Tom Boswell wrote that “Time Begins on Opening Day”. I’ve always felt that summer ends when the baseball season ends and that the end of the World Series brings on four months of darkness, finally ended by spring training and rebirth. Now is the winter of my discontent….
Judie and I saw an astonishing play Monday night. It was “Farinelli and the King” and it starred Mark Rylance. It was based on the true story of King Philip V of Spain in the early 1700s. Philip, the grandson of Louis XIV (the Sun King), was bipolar and severely depressed and simply unable to function due to mental illness. To try to snap him out of it, his wife, Queen Isabel, went to London and hired the most famous singer of the day, a castrato named Farinelli to come and sing for the King. His singing saved the King’s sanity and allowed him to remain King, but their relationship went much deeper. They were two men who were forced to be kings in different ways and found it to be painful. Philip was, of course, forced by his family to be King of Spain and Farinelli was forced by his family to become a castrato and was the King of opera. He was the most acclaimed singer of the day, having been castrated by his brother at the age of ten to preserve his lovely singing voice. In the 1600s until the beginning of Romanticism, the castra
ti were the superstars of the music scene. This was partly due to fact that women were not permitted to perform in many Catholic countries, but also because of the incredible sound that castrati created. According the program notes, musicologists feel that countertenor and altos do not capture that sound. (The last castrati died in 1924 and there really are no good recordings.) Anyway, Farinelli began singing for Philip and never stopped. He quit performing in public and continued to sing daily for Philip until Philip’s death in 1742. (Some of this comes from the programme. You have to buy them here, which is kind of annoying when you are used to free Playbills on Broadway. But the content is much better and this one had articles about the history of castrati, a long article about Philip V, an article about the history of music therapy and an interview with the playwright, Claire van Kempen, Rylance’s wife. It was worth the £4.)

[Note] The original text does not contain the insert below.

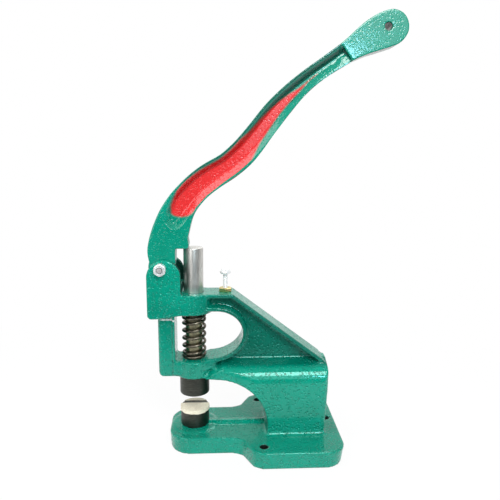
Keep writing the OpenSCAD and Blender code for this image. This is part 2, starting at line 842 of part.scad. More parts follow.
ring_count = ceil(spring_turns * 8);
spring_a0 = 200;
function spring_at(t) = let (a = spring_a0 + 360 * t) [spring_r * cos(a), spring_r * sin(a), spring_z(t)];
function spring_dir(t) = let (a = spring_a0 + 360 * t) [-sin(a), cos(a), 0];
spring_mid = [for (i = [0:ring_count]) spring_at(spring_turns * i / ring_count)];
// straight ends, one wire diameter long
spring_path = concat(
    [spring_mid[0] - wire_d * spring_dir(0)],
    spring_mid,
    [spring_mid[ring_count] + wire_d * spring_dir(spring_turns)]);
path_n = len(spring_path);
function path_dir(i) = unit(spring_path[min(i + 1, path_n - 1)] - spring_path[max(i - 1, 0)]);
function wire_ring(i) = let (
    d = path_dir(i), s = unit(cross(d, [0, 0, 1])), v = cross(s, d))
    [for (k = [0:5]) spring_path[i] + wire_d / 2 * (cos(60 * k) * s + sin(60 * k) * v)];
wire_points = [for (i = [0:path_n - 1]) each wire_ring(i)];
wire_faces = concat(
    [for (k = [1:4]) [0, k, k + 1]],
    [for (i = [0:path_n - 2]) for (k = [0:5]) let (p = 6 * i + k, q = 6 * i + (k + 1) % 6)
        each [[p, p + 6, q], [q, p + 6, q + 6]]],
    [for (k = [1:4]) [6 * (path_n - 1), 6 * (path_n - 1) + k + 1, 6 * (path_n - 1) + k]]);

// least gap of the wire to itself, over points more than half a curl apart
wire_gap = min([for (i = [0:path_n - 1]) for (j = [i + 5:1:path_n - 1])
    norm(spring_path[i] - spring_path[j]) - wire_d]);
echo(str("spring least gap to itself: ", wire_gap, " mm"));

module return_spring() {
    color(black)
        polyhedron(points = wire_points, faces = wire_faces, convexity = 10);
}

// Anvil

module anvil() {
    color(black)
        difference() {
            union() {
                rotate_extrude()
                    polygon([
                        [0, pad_top], [anvil_d / 2 - 0.5, pad_top], [anvil_d / 2, pad_top + 0.5],
                        [anvil_d / 2, anvil_top - 0.6], [anvil_d / 2 - 0.6, anvil_top], [0, anvil_top]]);
                translate([0, 0, pad_top - spigot_l])
                    cylinder(h = spigot_l + 1, d = spigot_d);
            }
            translate([0, 0, pad_top - spigot_l - 1])
                cylinder(h = spigot_l + 5, d = anvil_screw_d + 0.4);
            translate([0, 0, pad_top + seat_floor])
                cylinder(h = anvil_top, d = seat_d);
        }
}

module anvil_screw() {
    color(zinc)
        difference() {
            union() {
                translate([0, 0, pad_top + seat_floor])
                    cylinder(h = anvil_head_h, d = anvil_head_d);
                translate([0, 0, anvil_screw_z])
                    cylinder(h = pad_top + seat_floor + 1 - anvil_screw_z, d = anvil_screw_d);
            }
            translate([0, 0, pad_top + seat_floor + anvil_head_h - anvil_screw_d / 2])
                hex(anvil_screw_d * 0.83, anvil_screw_d);
        }
}

// Masking tape over the anvil

module tape_cap() {
    difference() {
        translate([0, 0, anvil_top - tape_wrap])
            cylinder(h = tape_wrap + tape_t, d = anvil_d + 2 * tape_t);
        translate([0, 0, anvil_top - tape_wrap - 1])
            cylinder(h = tape_wrap + 1, d = anvil_d + 0.02);
    }
}

module tape_front() {
    color(paper)
        difference() {
            tape_cap();
            translate([-far / 2, slit_y - tape_slit / 2, 0])
                cube([far, far, far]);
        }
}

module tape_rear() {
    color(paper)
        difference() {
            tape_cap();
            translate([-far / 2, slit_y + tape_slit / 2 - far, 0])
                cube([far, far, far]);
        }
}

// Stop screw

module stop_screw() {
    color(zinc)
        difference() {
            union() {
                translate([stop_x, 0, bar_top - stop_depth])
                    cylinder(h = stop_top - bar_top + stop_depth - stop_head_h + 0.5, d = stop_d);
                translate([stop_x, 0, 0])
                    rotate_extrude()
                        polygon(concat(
                            [[0, stop_low], [stop_head_d / 2, stop_low]],
                            arc(0, stop_mid, stop_head_d / 2, stop_top - stop_mid, 0, 60, 5),
                            [[0, stop_top - stop_head_h * 0.09]]));
            }
            // cross recess
            translate([stop_x, 0, stop_top])
                for (a = [0, 90])
                    rotate([0, 0, a])
                        cube([stop_head_d * 0.5, 0.9, 2.4], center = true);
        }
}

module stop_screw_nut() {
    color(brass)
        difference() {
            translate([stop_x, 0, stop_seat])
                rotate([0, 0, 30])
                    hex(stop_af, stop_nut_h);
            translate([stop_x, 0, stop_seat - 1])
                cylinder(h = stop_nut_h + 2, d = stop_d);
        }
}

cast_frame();
handle();
handle_bush();
pivot_bolt();
pivot_washer();
pivot_nut();
ram();
ram_head();
head_grub_screw();
spring_collar();
collar_ring();
return_spring();
anvil();
anvil_screw();
tape_front();
tape_rear();
stop_screw();
stop_screw_nut();
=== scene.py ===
"""A hand press for snap buttons, dressed for its picture.

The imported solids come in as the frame. The two castings get worn, painted skins, and the
turned, wound and taped pieces are worked out here with their threads, grain and creases.

Frame: X runs from the ram to the rear column, Y to the far side, Z up, the table at Z = 0.
Sizes are in millimetres and become metres where a mesh is made.
"""

import math

import bmesh
import bpy
import numpy as np
from mathutils import Matrix, Vector


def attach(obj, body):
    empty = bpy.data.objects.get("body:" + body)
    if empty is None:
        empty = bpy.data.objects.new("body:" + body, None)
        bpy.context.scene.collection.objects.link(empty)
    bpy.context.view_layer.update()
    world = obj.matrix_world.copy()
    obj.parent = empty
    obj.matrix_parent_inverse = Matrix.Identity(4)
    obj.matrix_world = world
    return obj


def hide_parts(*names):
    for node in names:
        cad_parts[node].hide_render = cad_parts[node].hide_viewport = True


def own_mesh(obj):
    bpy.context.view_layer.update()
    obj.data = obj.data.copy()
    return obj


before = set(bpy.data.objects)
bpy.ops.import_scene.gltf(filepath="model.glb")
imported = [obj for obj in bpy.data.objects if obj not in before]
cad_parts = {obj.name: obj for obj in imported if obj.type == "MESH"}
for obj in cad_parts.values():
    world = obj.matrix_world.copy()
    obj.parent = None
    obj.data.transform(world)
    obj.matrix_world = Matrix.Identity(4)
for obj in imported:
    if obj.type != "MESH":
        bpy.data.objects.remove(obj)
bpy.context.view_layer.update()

MM = 0.001

# Sizes of the press, in millimetres

PIVOT_X, PIVOT_Z = -25.0, 152.6
EAR_HALF = 15.5
BAR_TOP, BASE_TOP = 130.6, 14.0
# bench holes, X and Y
BENCH_HOLES = ((56.3, -39.4), (56.3, 39.4), (113.8, 4.0))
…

So you have this incredible story: Crazy king played by the great Mark Rylance, a beautiful and powerful queen determined to save her husband, conniving courtiers trying to get rid of him and/or start a war, the most brilliant singer of his day, not just making all the difference in the KIng’s sanity, in one of the first examples of music therapy, but retiring from public performance and becoming the King’s best friend and confidante. It was put together wonderfully into a compelling play, but what made it utterly memorable was the music. Interspersed in the course of the play were instances in which Farinelli sang for the King. But rather than finding an actor who could sing (or a singer who could act), they simply rotated three famous countertenor who would enter, dressed in the same costume as the Farinelli actor and sing these unbelievably lovely arias. (They were mostly by Handel and were the actual arias that the real Farinelli would have sung.) There was something about the other-worldly countertenor voice and the smallness of the theater (the stage was candle-lit) and the context of the plot that made it just ethereal. It gave me chills. So ultimately the play was not simply about the power of music to restore a person to sanity. It was also about the power of music to transport an audience. If they decide to bring it to Broadway, you must see it. And if you are in London, try to figure out how to get one of the few remaining tickets.